Izquierda, año cero

Decir que este año fue fatal para las izquierdas bolivianas no es novedoso. Entre la autodestructiva guerra civil en el MAS y el mal gobierno de Luis Arce, la continuidad de un proyecto progresista está en duda. Sin embargo, quizás lo más grave no son los desatinos de sus dirigencias, sino el agotamiento de sus ideas y de su propuesta de desarrollo.
A fuerza de concentrarse en la lucha al interior del MAS, parecería que todos los problemas de la izquierda nacional popular se resumirían a la mala gestión de la rotación de sus elites y del manejo del inmenso poder que acumularon en quince años.

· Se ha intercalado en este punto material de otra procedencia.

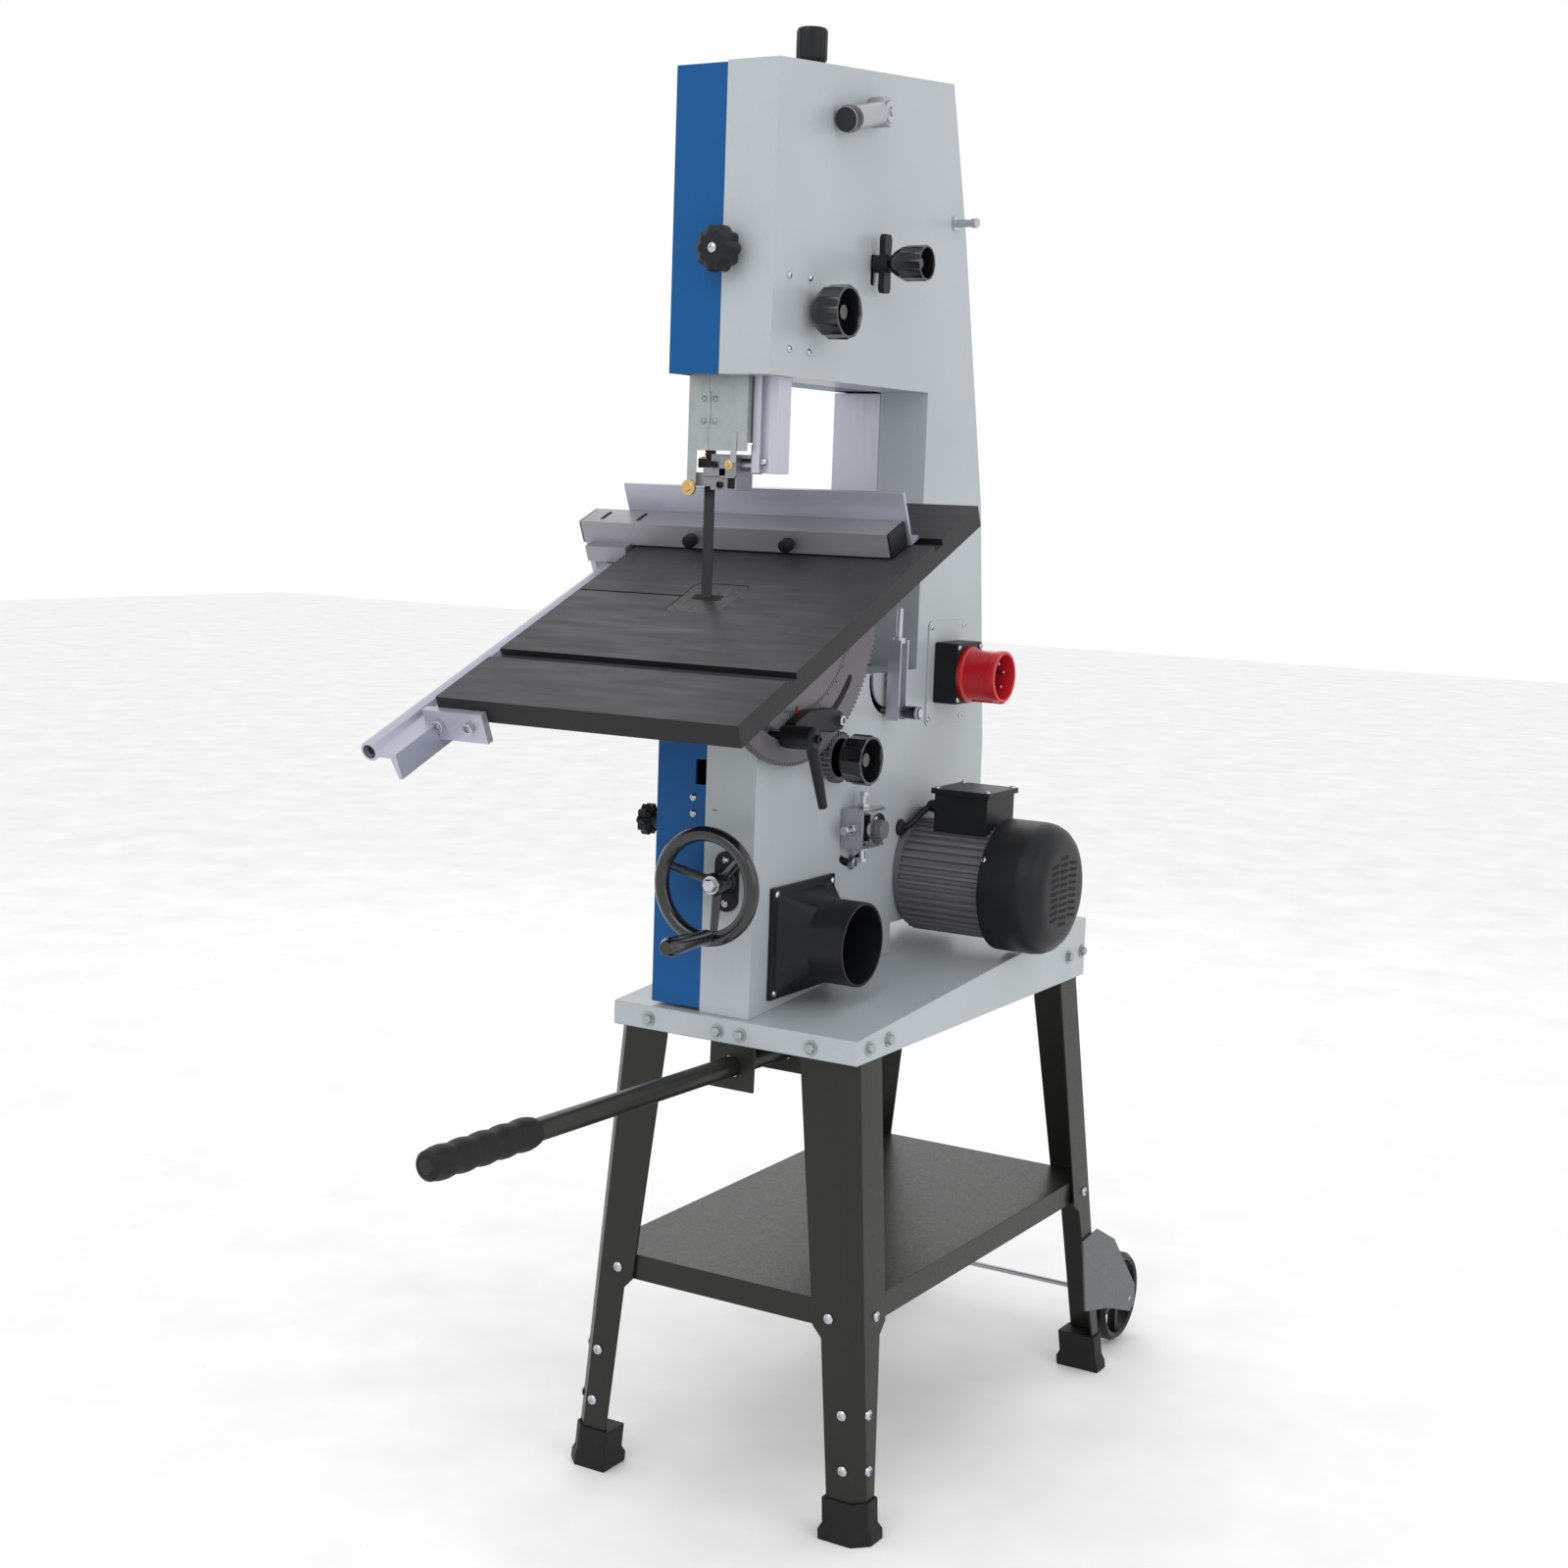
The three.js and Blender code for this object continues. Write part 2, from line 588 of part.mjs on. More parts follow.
const loop = (r) => beltOutline([WHEEL_X, UPPER_Z], r, [WHEEL_X, LOWER_Z], r, 24);
piece(
  "saw_blade",
  prism("y", loop(WHEEL_R + GAP + BLADE_T), BLADE_Y, [loop(WHEEL_R + GAP)]),
  STEEL,
);

function driveBelt() {
  const around = (t) =>
    beltOutline([WHEEL_X, LOWER_Z], PULLEY_R + t, [MOTOR.x, MOTOR.z], MOTOR_PULLEY_R + t, 30);
  return prism("y", around(8), [PULLEY_Y[0] + 2, PULLEY_Y[1] - 2], [around(GAP)]);
}
piece("drive_belt", driveBelt(), RUBBER);

piece(
  "motor_pulley",
  join(
    rod("y", [MOTOR.x, 0, MOTOR.z], MOTOR_PULLEY_R, PULLEY_Y, 28),
    rod("y", [MOTOR.x, 0, MOTOR.z], 9, [-50, -GAP], 16),
  ),
  CAST,
);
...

Aunque hacer escenarios contrafactuales es arriesgado, tengo la impresión que incluso un MAS ordenado y disciplinado habría encontrado grandes dificultades para gestionar los desequilibrios económicos que se visibilizaron a fines de 2022 y que están consumiendo al gobierno.
Tal vez, otra secuencia de eventos nos habría evitado el negacionismo suicida de la actual administración, pero la verdad tampoco se perciben muchas ideas sobre lo que se debe hacer en las dos vertientes masistas, salvo la anacrónica industrialización por sustitución de importaciones o la apelación a una cumbre corporativa salvadora o a las habilidades mitificadas del líder.
Pasadas la bonanza, que se potenció gracias a la nacionalización, y el impulso modernizador de la Agenda 2025, el MAS tenía que responder a las preguntas obvias para cualquier proyecto de izquierda que debía y podía dar un nuevo salto: ¿Cómo sostener un crecimiento económico con un impulso redistribuidor potente? ¿Cómo pensar un segundo momento de la transformación, heredera de lo avanzado, pero sustantivamente diferente en lo que fuera necesario?
Eso pasaba por entender la sociedad y economía que emergieron de ese ciclo, pero, de igual modo, por encarar una autocrítica de las insuficiencias del modelo político y socioeconómico que las había impulsado. La autosatisfacción y la inercia eran una ruta directa hacia el agotamiento, como efectivamente sucedió.
No fue un error mantener el impulso keynesiano por un par de años con los ahorros del periodo de las vacas gordas, pero, al mismo tiempo, se debía transitar paulatinamente a un nuevo orden macroeconómico que se adapte a un tiempo de mayor incertidumbre y recursos escasos. En retrospectiva, el desenlace era casi obvio, exacerbado por el desorden político y falta de decisiones, como el que se vivió entre 2019 y 2020. La gran equivocación de Arce fue creer que no había que cambiar nada, ya desde el 2021, cuando quizás había aún algún margen para un aterrizaje más o menos suave.
Pero el descontrol de la variable macroeconómica, siendo importante, no es quizás el mayor equívoco. Lo más dañino fue la ausencia de un horizonte de desarrollo que, desde mi punto de vista, implicaba pensar en cuáles iban a ser los nuevos motores y actores del crecimiento, lo cual necesariamente implicaba repensar el rol del Estado y de los mercados en la economía.
La gran paradoja que se fue amplificando fue darle cada vez más responsabilidades al Estado, sin fortalecer su gobernanza, orientación estratégica, capacidades técnicas y transparencia. El nuevo momento implicaba probablemente instrumentos renovados para una ambiciosa política social y sobre todo una arquitectura más sofisticada de la regulación, reforzando la presencia estatal en algunos sectores estratégicos, capaces de generar renta, y modernizando drásticamente su involucramiento en el resto de la economía de manera de aprovechar el dinamismo de los ciudadanos, empresarios y productores. Un Estado fuerte en lo estratégico y que facilite la vida de la gente y su autonomía en el resto de las actividades.
Hoy, la cuestión sigue siendo en buena medida la misma, aunque con la urgencia de recrear un nuevo orden macroeconómico sostenible. Frente a esa necesidad, parecemos atrapados entre dos lógicas primitivas, una que insiste en una quimérica diversificación productiva, denominada como industrialización por sustitución de importaciones, que mágicamente resolvería todos los problemas, y otra que idolatra el ajuste a cualquier costo y el desmantelamiento del poco Estado que tenemos. Ambas, son regresivas en términos distributivos y nos auguran inestabilidad sociopolítica.
Así pues, el problema para las izquierdas no solo tiene que ver con su capacidad para generar un liderazgo cercano a sus votantes populares y que exprese decencia, modernidad y renovación, sino una audaz reflexión sobre su oferta programática. Ojalá su actual situación crepuscular, sea a su vez una coyuntura favorable para un reinicio, para que mil ideas florezcan, sino la travesía en el desierto será larga.